In the preface to the German edition of The General Theory, which was published early in Adolph Hitler’s glorious Third Reich (1936), Keynes stated (perchance suggesting to Hitler?) that "[T]he theory of output as a whole, which is what the following book purports to provide, is much more easily adapted to the conditions of a totalitarian state, than to the theory of production and distribution of a given output produced under conditions of free competition and a large measure of laissez-faire." Hitler, an economic ignoramus himself, evidently took Keynes’ theory of output to heart, pursing Keynes’ “full-employment” policies with some macabre twists of his own invention. Nazi Germany essentially eliminated its Depression-era unemployment (Was Keynes pleased?) by means of massive expenditures on armaments, military assaults against Europeans and Africans, forced labor in many industries, the extermination of those deemed unfit to work (e.g., Jews, gypsies, the disabled, etc.), conscription of teenagers and seniors into the armed forces and similar measures in harmony with the Keynesian full-employment objective.
Krugman refers to Keynes’ General Theory as “a masterwork.” If anyone requires proof that Krugman is not an economist one need only obtain a copy of Keynes’ masterwork and try to read it. If one is not grounded in economics, she should obtain a copy of Hazlitt’s Failure of the New Economics and read that in tandem with Keynes’ book. In so doing, the validity of my equating Krugman to Arafat for their Nobel-prize worthiness will be manifest.

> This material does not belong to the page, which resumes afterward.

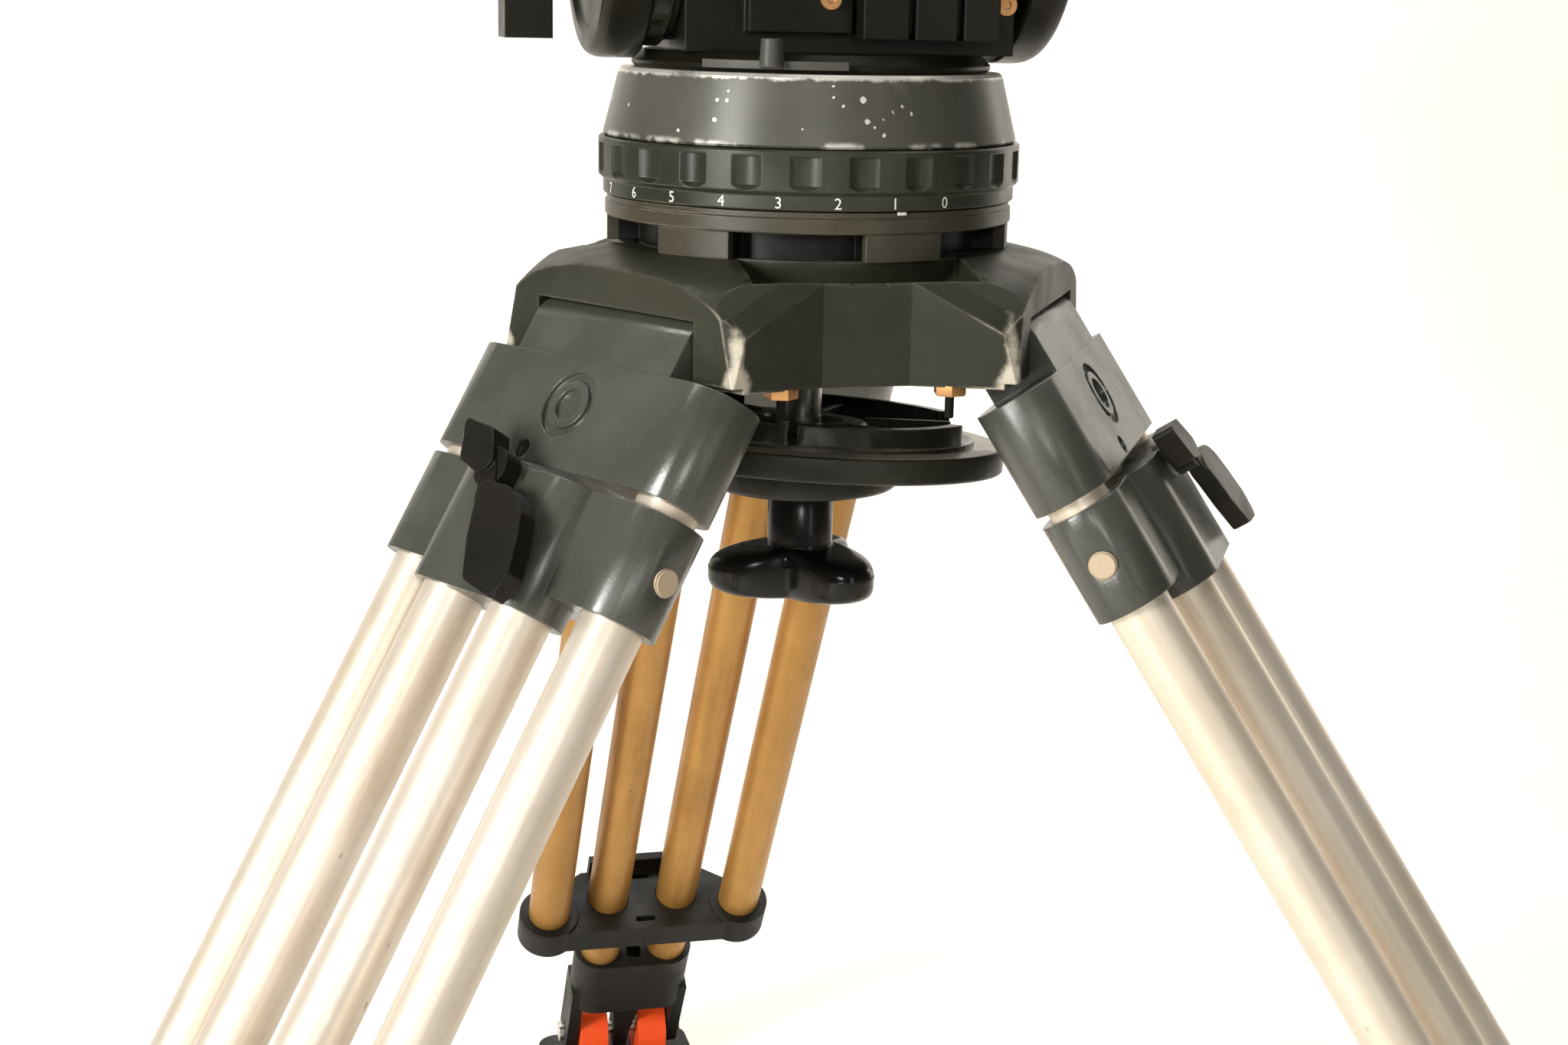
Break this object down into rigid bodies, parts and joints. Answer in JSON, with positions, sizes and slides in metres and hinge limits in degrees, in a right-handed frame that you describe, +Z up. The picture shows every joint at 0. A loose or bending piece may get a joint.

It is extremely disconcerting to realize that the federal government is pursuing Keynesian economic policies that Keynes himself said were more suited to an authoritarian-directed economy than that of a free people, policies that will only satisfy Paul Krugman if they are pursued to wartime levels. And it is even more alarming that this nation’s so-called “leaders” in Congress and the administration would harken to the voice of any man, whether putative economist or nut case, who believes war is a legitimate economic stimulus. May God save us from such total economic illiteracy among Nobel laureates and high-ranking politicos.